Setelah itu calon ibu akan berganti pakaian dengan kain 7 motif. Para tamu diminta untuk memilih kain yang paling cocok dengan calon ibu. Sedangkan pemutusan lilitan benang atau janur yang dilakukan setelah pergantian kain masih bermakna agar kelahiran berjalan dengan lancar dan lilitan itu harus dipotong oleh suami. Pemecahan gayung atau periuk mengandung makna agar nanti saat ibu mengandung lagi, diharapkan kehamilannya berjalan dengan lancar. Sedangkan upacara minum jamu sorongan (dorongan) berarti bayi bisa lahir dengan cepat dan lancar seperti disurung (didorong). Dan yang terakhir, mencuri telur merupakan perwujudan atas keinginan calon bapak agar proses kelahiran berjalan dengan cepat, secepat maling yang mencuri.

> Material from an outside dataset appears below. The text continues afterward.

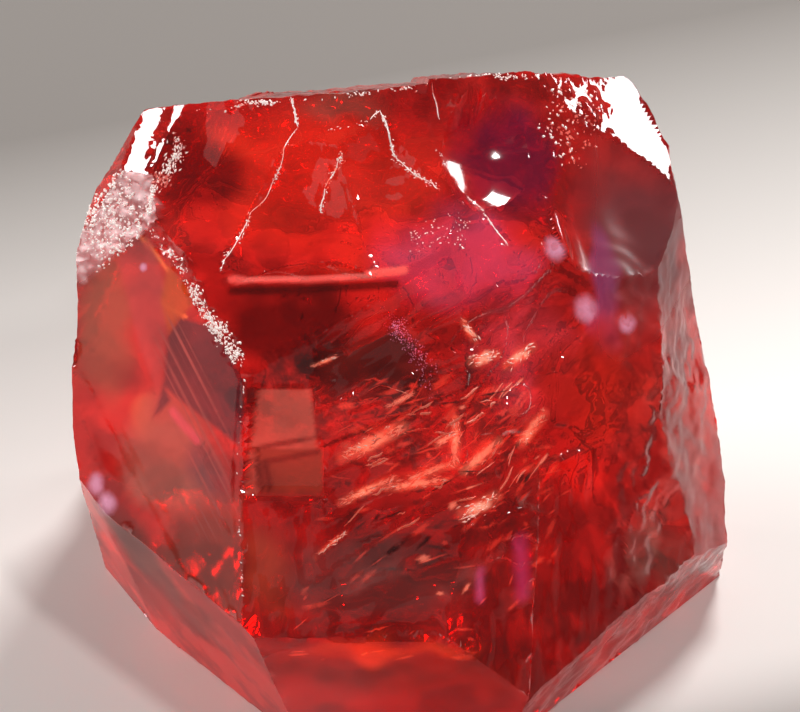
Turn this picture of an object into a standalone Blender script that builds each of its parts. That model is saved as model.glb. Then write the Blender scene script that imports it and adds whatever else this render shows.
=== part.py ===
"""A rough ruby crystal about 10 mm across, grown and broken as one piece.

The stone is a block of flat crystal facets, each one a plane at its own distance from the seed point in the
middle of the stone. Shell-shaped (conchoidal) scoops and straight growth ledges are then cut into the facets.
"""

import math

import bmesh
import bpy
from mathutils import Matrix, Vector

MM = 0.001

# Driving dimensions, in millimetres and degrees.
# The seed is the point that the facets grew from. It stands over the middle of the foot.
SEED = Vector((-0.02, 0.07, 4.2)) * MM
BLOCK_SIDE = 40 * MM
SCOOP_FINENESS = 5

# Each facet: the bearing that it faces (0 right, 90 back, 180 left, -90 front), its tilt above level,
# and its distance from the seed.
FACETS = {
    "front": (-90, 40, 2.60),
    "upper_front": (-105, 54, 2.80),
    "left_front": (-134, 31, 3.55),
    "frosted_corner": (-148, 37, 4.15),
    "bright_corner": (-155, 46, 4.45),
    "upper_left_bevel": (-175, 34, 5.15),
    "top": (98, 54, 4.50),
    "right_front": (-48, 32, 2.70),
    "upper_right_front": (-45, 44, 2.90),
    "lower_right_front": (-49, 25, 2.95),
    "right_edge": (-26, 20, 3.70),
    "bright_right_corner": (-21, 48, 3.90),
    "upper_right": (9, 7, 4.80),
    "right": (8, 1, 5.00),
    "lower_right_bevel": (-42, -17, 5.10),
    "foot_front": (-90, -9, 4.85),
    "lower_left_bevel": (-138, -17, 5.05),
    "lower_left_corner": (-149, -17, 5.25),
    "left": (178, -2, 5.15),
    "lower_left": (-176, -6, 5.25),
    "upper_left": (169, 10, 5.38),
    "top_left": (156, 23, 5.55),
    "back": (85, 12, 4.10),
    "back_left": (137, 7, 4.90),
    "back_right": (45, 1, 4.90),
    "back_foot": (82, -41, 4.05),
    "foot": (0, -90, 4.20),
}

# The shelf is the lip that stops the scoops above it: bearing, tilt and distance, as for a facet.
SHELF = (168, 83, 2.65)

# Each scoop: its facet, a point beside its middle, its width and its depth below the facet.
SCOOPS_ABOVE_SHELF = {
    "left_scoop": ("upper_front", (-3.1, 0.7, 7.6), 2.6, 0.26),
    "middle_scoop": ("upper_front", (-1.5, -0.2, 7.2), 2.7, 0.30),
    "inner_scoop": ("upper_front", (-0.3, 0.0, 7.6), 2.3, 0.25),
}
SCOOPS = {
    "rim_scoop": ("upper_front", (0.6, 0.7, 8.3), 1.9, 0.16),
    "dark_scoop": ("upper_right_front", (1.2, 0.7, 8.0), 1.8, 0.37),
    "shoulder_hollow": ("upper_right_front", (3.6, 1.0, 6.5), 3.0, 0.18),
    "edge_chip": ("right_edge", (4.8, 1.2, 4.6), 3.0, 0.18),
    "low_hollow": ("lower_right_front", (4.6, -1.9, 2.2), 2.6, 0.20),
    "left_hollow": ("left", (-5.1, 2.6, 4.4), 4.6, 0.40),
    "lower_left_hollow": ("left", (-5.1, 1.0, 1.4), 3.8, 0.30),
    "back_left_hollow": ("back_left", (-3.4, 3.8, 5.6), 4.6, 0.50),
    "back_left_chip": ("back_left", (-4.2, 3.0, 2.2), 4.0, 0.42),
    "back_right_hollow": ("back_right", (3.6, 3.6, 3.0), 4.6, 0.46),
    "back_right_chip": ("back_right", (4.0, 3.2, 5.7), 3.2, 0.32),
    "top_hollow": ("top", (2.6, 3.4, 7.2), 3.8, 0.30),
    "top_chip": ("top", (-3.4, 2.6, 6.6), 3.4, 0.26),
    "back_foot_hollow": ("back_foot", (-1.0, 3.2, 1.0), 5.0, 0.40),
    "back_foot_chip": ("back_foot", (3.0, 3.0, 1.0), 3.6, 0.32),
}

# Each ledge: its facet, how far it is let in, and the sides that bound it (bearing, tilt, distance).
# Only what lies beyond every side is let in.
LEDGES = {
    "growth_window": ("front", 0.05, [(-90, -50, 0.34), (90, 50, -2.00), (-5, -6, -2.15), (-176, -5, 1.40)]),
    "window_step": ("front", 0.09, [(-90, -50, 1.24), (90, 50, -1.96), (0, 0, -2.28), (180, 0, 1.20)]),
    "left_step": ("left", 0.09, [(160, 76, 1.50)]),
    "top_terrace": ("top", 0.08, [(178, 12, 0.60)]),
    "back_terrace": ("back", 0.16, [(60, -68, 0.60)]),
    "lower_back_terrace": ("back", 0.34, [(75, -72, 2.20)]),
    "right_ledge": ("lower_right_front", 0.06, [(-5, 0, 2.35)]),
}


def clear_scene():
    for old in list(bpy.data.objects):
        bpy.data.objects.remove(old, do_unlink=True)


def plane_at(bearing, tilt, distance_mm):
    """The outward normal and a point of a plane at this distance from the seed."""
    turn, rise = math.radians(bearing), math.radians(tilt)
    normal = Vector((math.cos(rise) * math.cos(turn), math.cos(rise) * math.sin(turn), math.sin(rise)))
    return normal, SEED + normal * distance_mm * MM


def cut_away(bm, normal, point):
    """Cut off what lies beyond the plane and close the cut with one face."""
    everything = bm.verts[:] + bm.edges[:] + bm.faces[:]
    cut = bmesh.ops.bisect_plane(bm, geom=everything, plane_co=point, plane_no=normal, clear_outer=True)
    rim = [part for part in cut["geom_cut"] if isinstance(part, bmesh.types.BMEdge)]
    if rim:
        bmesh.ops.contextual_create(bm, geom=rim)


def block_within(planes):
    """A bmesh block cut down to the space on the inner side of every plane."""
    bm = bmesh.new()
    bmesh.ops.create_cube(bm, size=BLOCK_SIDE, matrix=Matrix.Translation(SEED))
    for normal, point in planes:
        cut_away(bm, normal, point)
    return bm


def object_from(name, bm, smooth=False):
    bmesh.ops.recalc_face_normals(bm, faces=bm.faces[:])
    for face in bm.faces:
        face.smooth = smooth
    mesh = bpy.data.meshes.new(name)
    bm.to_mesh(mesh)
    bm.free()
    made = bpy.data.objects.new(name, mesh)
    bpy.context.collection.objects.link(made)
    return made


def scoop_cutter(name, facet, beside, width_mm, depth_mm, shelf=None):
    """A ball that sinks a dish of this width and depth into the facet, stopped by the shelf if there is one."""
    half_width, depth = width_mm * MM / 2, depth_mm * MM
    radius = (half_width**2 + depth**2) / (2 * depth)
    normal, point = plane_at(*FACETS[facet])
    beside = Vector(beside) * MM
    middle = beside - normal * normal.dot(beside - point)
    centre = middle + normal * (radius - depth)
    bm = bmesh.new()
    bmesh.ops.create_icosphere(
        bm, subdivisions=SCOOP_FINENESS, radius=radius, matrix=Matrix.Translation(centre)
    )
    if shelf is not None:
        shelf_normal, shelf_point = plane_at(*shelf)
        cut_away(bm, -shelf_normal, shelf_point)
    return object_from(name, bm, smooth=True)


def ledge_cutter(name, facet, depth_mm, sides):
    """A block that lets the facet in by this depth, on the outer side of every bounding side."""
    bearing, tilt, distance = FACETS[facet]
    floor = plane_at(bearing, tilt, distance - depth_mm)
    bounds = [floor] + [plane_at(*side) for side in sides]
    return object_from(name, block_within([(-normal, point) for normal, point in bounds]))


def cut(body, cutter):
    """Take the cutter out of the body with a Boolean modifier, and keep the cutter as a guide."""
    cutter.hide_render = True
    cutter.display_type = "WIRE"
    difference = body.modifiers.new(cutter.name, "BOOLEAN")
    difference.operation = "DIFFERENCE"
    difference.solver = "EXACT"
    difference.object = cutter


def ruby_material():
    """Deep red, clear corundum."""
    material = bpy.data.materials.new("ruby")
    material.use_nodes = True
    surface = material.node_tree.nodes["Principled BSDF"]
    surface.inputs["Base Color"].default_value = (0.72, 0.02, 0.05, 1)
    surface.inputs["Metallic"].default_value = 0
    surface.inputs["Roughness"].default_value = 0.06
    surface.inputs["IOR"].default_value = 1.77
    surface.inputs["Transmission Weight"].default_value = 1
    return material


def make_crystal():
    crystal = object_from("ruby_crystal", block_within([plane_at(*facet) for facet in FACETS.values()]))
    crystal.data.materials.append(ruby_material())
    for name, scoop in SCOOPS_ABOVE_SHELF.items():
        cut(crystal, scoop_cutter(name, *scoop, shelf=SHELF))
    for name, scoop in SCOOPS.items():
        cut(crystal, scoop_cutter(name, *scoop))
    for name, ledge in LEDGES.items():
        cut(crystal, ledge_cutter(name, *ledge))
    return crystal


clear_scene()
make_crystal()
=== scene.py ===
# %% [markdown]
# # A rough ruby crystal
# This lesson dresses one raw ruby, about ten millimetres across, that rests on a pale table.
# The solid it starts from has the facets, scoops and ledges of the stone. Here the same facets get what
# the eye looks for in a real crystal: chipped edges, growth lines, ripples in the broken faces, cracks
# inside, red that grows deeper with thickness, and soft studio light that wakes it all up.

# %% Load the frame
import math

import bpy
import numpy as np
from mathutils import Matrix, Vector


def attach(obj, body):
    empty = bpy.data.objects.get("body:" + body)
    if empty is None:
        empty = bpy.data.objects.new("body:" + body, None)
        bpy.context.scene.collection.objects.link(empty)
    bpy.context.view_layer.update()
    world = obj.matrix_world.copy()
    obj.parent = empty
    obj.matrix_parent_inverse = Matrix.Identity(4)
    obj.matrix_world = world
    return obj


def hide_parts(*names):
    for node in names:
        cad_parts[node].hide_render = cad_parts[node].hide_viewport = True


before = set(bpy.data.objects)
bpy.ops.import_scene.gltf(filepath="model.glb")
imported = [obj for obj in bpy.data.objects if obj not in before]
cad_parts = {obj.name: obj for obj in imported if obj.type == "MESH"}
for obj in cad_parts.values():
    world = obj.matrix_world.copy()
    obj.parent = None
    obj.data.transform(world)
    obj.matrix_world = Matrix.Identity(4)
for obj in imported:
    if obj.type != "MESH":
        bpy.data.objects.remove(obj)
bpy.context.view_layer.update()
MM = 0.001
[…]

Untuk melakukan mitoni, harus dipilih hari bagus dan membawa berkah. Orang Jawa memiliki perhitungan khusus dalam menentukan hari baik dan hari yang dianggap kurang baik. Selain itu, biasanya mitoni digelar pada siang atau sore hari. Hari yang dianggap baik adalah Senin siang sampai malam serta Jumat siang sampai Jumat malam. Mitoni tidak bisa dilakukan pada sembarang tempat. Dulu mitoni biasa dilakukan di pasren atau tempat bagi para petani untuk memuja Dewi Sri, Dewi Kemakmuran bagi para petani. Namun mengingat dewasa ini sangat jarang ditemui pasren, maka mitoni dilakukan di ruang tengah atau ruang keluarga selama ruangan itu cukup besar untuk menampung banyak tamu. Anggota keluarga yang tertua dipercaya untuk memimpin pelaksanaan mitoni. Setelah melakukan serangkaian upacara, para tamu yang hadir diajak untuk memanjatkan doa bersama demi keselamatan ibu dan calon bayinya. Tidak lupa setelah itu mereka akan diberi berkat untuk dibawa pulang. Berkat itu biasanya berisi nasi lengkap beserta lauk pauknya.